1. This was a suit for, recovery of possession of certain lands on the allegation that they belonged to a certain taluk which had been purchased in the name of the plaintiffs in a revenue sale. There was also a prayer in the plaint, in the alternative, for the recovery of rent. The Courts below found that the plaintiff was a benamdar and was not entitled to bring this suit.
2. The plaintiff appeals.
3. It has been argued that the findings of the Courts below on the subject of benami are not sufficient to warrant the decision that the plaintiff was the banamdar. This, however, is an inference of fact with which I could not in any case interfere in second appeal and I may say, though perhaps it is somewhat beyond the scope of my authority, that, on reading the reasoning of (he Munsif on the point which was accepted by the learned. District Judge on appeal, there cannot be much doubt that this matter was rightly decided.
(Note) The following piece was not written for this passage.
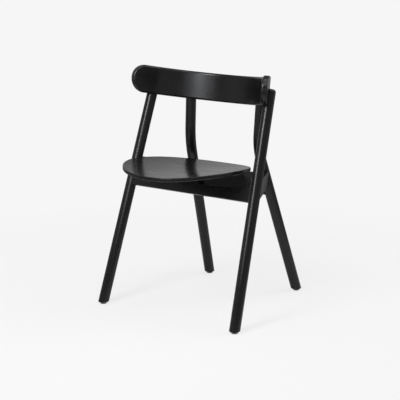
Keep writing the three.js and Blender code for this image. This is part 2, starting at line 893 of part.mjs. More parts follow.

4. It is next argued that this question of benami does not arise in this suit and reference is made to Section 28 of the Bengal Revenue Sale Law, 1859. The plaintiff obtained the usual certificate of title after the sale and it is enacted by the second paragraph of the section that such a certificate shall be deemed in any Court of Justice sufficient evidence of the title to the estate or share of an estate sold being vested in the person or persons named from the date specified. It has been argued that such a certificate should be considered not only as sufficient evidence but as conclusive evidence. But this appears to be an untenable contention. It is open to doubt, in my opinion, whether the paragraph refers to anything more than the question of the date from which the certificate has operation. It is perfectly clear to my mind that, in any case, a certificate cannot be regarded as conclusive evidence of title. It has often been held that when a defaulting proprietor purchases in the name of benamdar, Section 53 will apply. But, clearly, if the certificate was conclusive evidence as to who was the purchaser at the revenue sale, the question raised by Section 53 could not even be gone into. If, also, a certificate was conclusive evidence, it would either have been unnecessary to enact Section 36 at all, or if it had been enacted, it would have been drawn in far wider terms than it has at present been drawn and would not have been confined to mere suits brought to oust the certified purchasers.
5. I think, therefore, that the Courts below were fully entitled to go into the question whether the plaintiff was a benamdar or not, and having found that he was a benamdar, they were perfectly right, in my opinion, in dismissing the suit.
6. It has been argued that under Section 37, the plaintiff would be entitled to avoid all incumbrances because he is a purchaser at the revenue sale. But the findings of the Courts below show that he is not really the purchaser at all.
7. Finally, it has been argued that even if the facts do not entitle him to eject the defendants, he is, at any rate, entitled to recover rent. It may be observed that though this prayer is contained in the plaint, it was never pressed in any of the Courts below and is not mentioned with any definiteness in the grounds of appeal to this Court. It appears to me clear from the decision in Mohendra Nath Mookerjee v. Kali Proshad Johuri 30 C. 265 that the suit must necessarily fail. The learned Judges in that case say as follows: In the Moffusil, and I should say generally in the Courts of this country, the benamdar is treated merely as a person in whose name any property stands without his having any legal or equitable title in the same. That being so, there is no reason for holding that a benamdar is entitled to maintain a suit. Of course, where a suit has been allowed to be brought by a benamdar, the decree in such a suit has been held to be binding on the beneficial owner. That is a very different thing from holding that a benamdar as such is entitled to maintain a suit for recovery of possession of property, of which he is merely a benamdar. Although some of the inconveniences arising from a benamdar being permitted to sue may be met, that is no reason why a person who has no right to any property should be held entitled to maintain a suit for recovery of the same.' If I may say so with the greatest respect, this reasoning appears to me to be absolutely sound and to apply just as much to suits for the assessment of rents as to suits for recovery of property. I can see no reason whatever why any person should be allowed to recover another person's property or assess rent on another person's tenants.
8. I am of opinion that, on the findings of fact arrived at by the Courts below, the suit has been rightly dismissed and the appeal must be dismissed with costs.